The integration of SentinelOne will ensure that organizations obtain advanced security technologies, boost the security of Azure Kubernetes, and ensure containerized applications continue to be kept safe against evolving cyber threats.

Conclusion

In conclusion, Azure Kubernetes environments are secured by critical organizational necessities that are focused on the power of cloud-native applications. This guide has listed the several components of Azure Kubernetes security, its best practices, and the challenges of effectively securing Kubernetes deployments. As the cybersecurity landscape continues to grow into complexity, businesses should take a proactive approach to securing their digital assets.

However, well-tested best practices and the usage of solutions like the SentinelOne Singularity™ platform go a long way to improving an organization’s Azure Kubernetes security posture. This will not only secure applications within the organization but will also build trust with their customers and stakeholders in the dynamic digital world.

FAQs

1. How can I secure Azure Kubernetes?

To secure Azure Kubernetes, you can use Role-Based Access Control, implement network policies to block unnecessary ingress, and regularly scan container images for vulnerabilities.
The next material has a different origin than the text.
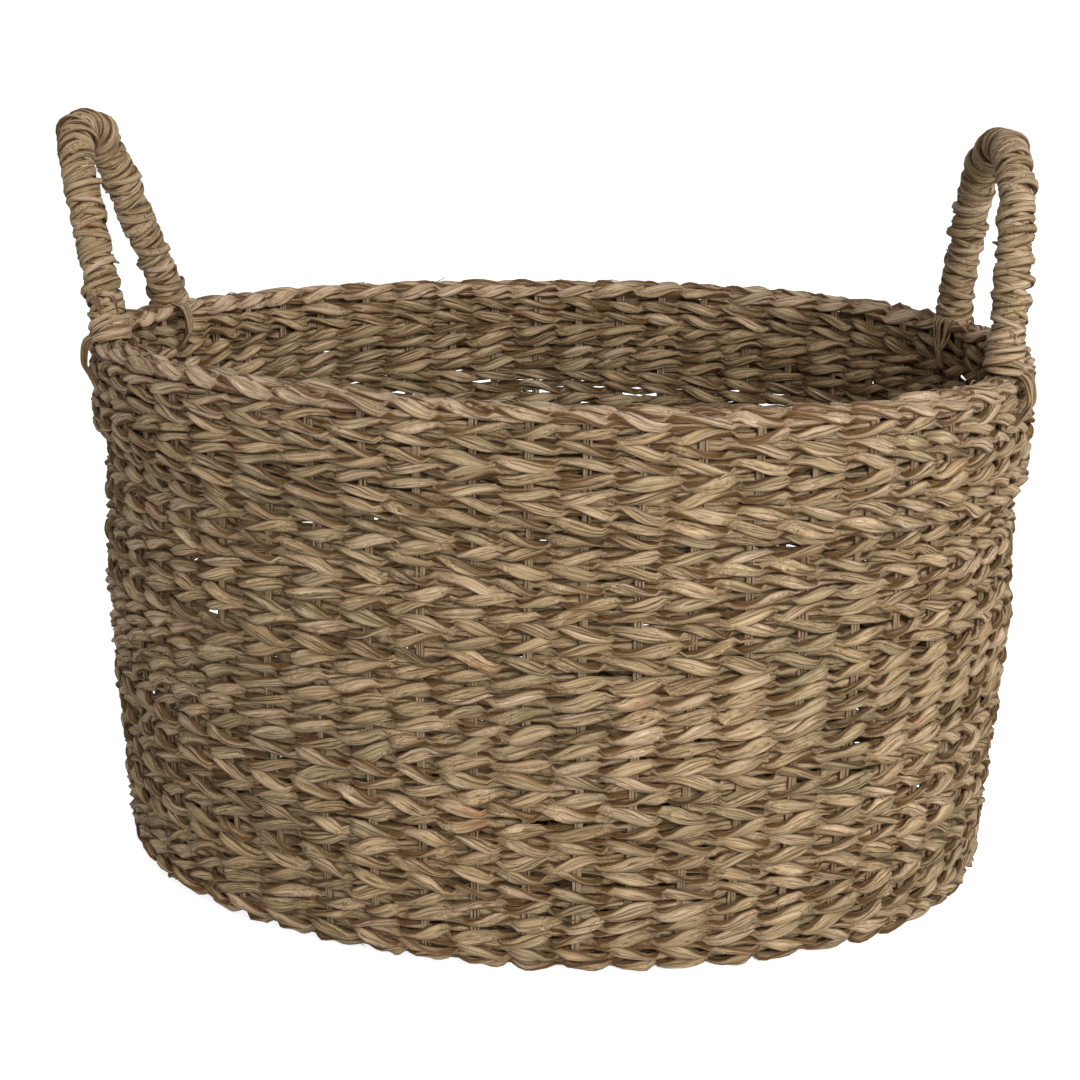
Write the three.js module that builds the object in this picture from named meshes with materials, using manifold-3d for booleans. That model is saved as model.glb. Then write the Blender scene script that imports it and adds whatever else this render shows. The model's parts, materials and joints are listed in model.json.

Ensure to manage secrets with Azure Key Vault and keep the logs under continuous monitoring.

2. How is Azure RBAC different from Kubernetes RBAC?

Azure RBAC operates at the Azure resource level for access management to be done on the Azure subscription, while Kubernetes RBAC allows the assignment of permissions to human users or service accounts for their access to the Kubernetes resources described in the cluster. They complement each other to secure the Azure platform and its application layers.

3. What security features are built into AKS?

Azure Kubernetes Service comes with several native capabilities such as IAM through Azure Active Directory, RBAC, monitoring and alerting through Azure Monitor, automatic upgrading of security patches for the cluster masters, and native support for network policies, which can result in control over traffic between pods and resources.